I think so. Firstly I hadn't realised how lovely this part of the world is. Secondly I really enjoyed my couple of hours in the Kings Arms. A GREAT pub. Thirdly I had a lot of interesting chats.

And, of course, I thoroughly enjoyed the two games I played.

I have three take always. Firstly - and I'm not being negative here, just trying to be factual - this convention's demographic skewed older. The median age was in the sixties. The men, particularly, seemed set in their ways. They'll wear brass and goggles but sitting down to play make-believe seems a step too far. (Maybe they just can't sit down in those corsets and jet packs? I hadn't considered that.) I got more blunt "No's" before I'd gotten through two words of my spiel than at any other convention I've been to. But I LOVED it! In asking WHY they'd said "no" I discovered so much about their attitudes and experiences. I remain convinced, of course, that if they tried TTRPGs, they'd find out their assumptions are wrong.

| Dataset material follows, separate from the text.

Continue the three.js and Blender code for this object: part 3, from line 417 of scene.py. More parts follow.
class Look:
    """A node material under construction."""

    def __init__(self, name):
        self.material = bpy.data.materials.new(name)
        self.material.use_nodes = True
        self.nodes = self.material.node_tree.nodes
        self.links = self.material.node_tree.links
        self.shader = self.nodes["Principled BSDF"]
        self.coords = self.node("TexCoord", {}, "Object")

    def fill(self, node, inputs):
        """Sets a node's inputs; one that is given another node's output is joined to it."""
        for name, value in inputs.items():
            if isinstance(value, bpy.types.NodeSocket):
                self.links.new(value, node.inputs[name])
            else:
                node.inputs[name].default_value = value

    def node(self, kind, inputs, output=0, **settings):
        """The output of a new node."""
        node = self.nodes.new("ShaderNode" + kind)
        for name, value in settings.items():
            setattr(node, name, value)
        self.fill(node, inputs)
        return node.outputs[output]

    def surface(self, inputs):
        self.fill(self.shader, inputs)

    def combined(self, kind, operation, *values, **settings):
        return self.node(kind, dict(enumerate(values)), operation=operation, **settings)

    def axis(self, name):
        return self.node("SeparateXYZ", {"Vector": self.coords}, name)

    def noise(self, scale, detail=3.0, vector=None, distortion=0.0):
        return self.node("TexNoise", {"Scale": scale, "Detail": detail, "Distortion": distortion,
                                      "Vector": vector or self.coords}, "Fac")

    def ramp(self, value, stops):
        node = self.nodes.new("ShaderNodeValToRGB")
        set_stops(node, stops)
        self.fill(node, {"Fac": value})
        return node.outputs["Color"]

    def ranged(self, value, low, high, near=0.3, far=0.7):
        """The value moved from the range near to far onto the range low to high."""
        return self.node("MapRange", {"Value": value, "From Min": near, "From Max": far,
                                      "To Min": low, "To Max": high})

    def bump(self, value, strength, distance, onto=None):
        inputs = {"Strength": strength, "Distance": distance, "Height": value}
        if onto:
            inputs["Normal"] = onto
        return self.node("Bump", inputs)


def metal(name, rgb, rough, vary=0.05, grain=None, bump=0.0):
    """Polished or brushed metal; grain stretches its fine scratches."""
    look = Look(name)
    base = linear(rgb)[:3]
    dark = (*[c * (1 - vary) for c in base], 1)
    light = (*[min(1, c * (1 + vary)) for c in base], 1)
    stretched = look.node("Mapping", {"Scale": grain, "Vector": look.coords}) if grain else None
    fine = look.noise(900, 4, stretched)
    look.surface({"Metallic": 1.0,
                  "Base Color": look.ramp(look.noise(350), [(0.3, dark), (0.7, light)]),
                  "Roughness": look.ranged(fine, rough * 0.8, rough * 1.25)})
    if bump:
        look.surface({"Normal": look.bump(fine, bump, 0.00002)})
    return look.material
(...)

Secondly, I need to work on that "spiel". I found I didn't have good standard elevator pitch explaining what TTRPGs were, why I was at the convention and why they should sit down and play. I found my story changing from person to person.

Thirdly, I'd forgotten to print my usual "Simon Burley TTRPG newsletter". It would have been good to have some business cards at least. For every blunt "no" I had someone who wanted to know more. I found myself writing contact or book details on scraps of paper or getting people to log onto "The Tavern" on their phones.

So, though things didn't go exactly as I'd hoped, they went better than they could have done. I enjoyed myself and learnt a lot. I now have to decide if I want to come again next year. Will more advance notice and me getting familiar with events and events getting familiar with me allow interest to grow or not? Only time will tell.


A great event for Steampunks. Potential for TTRPGs. A work in progress?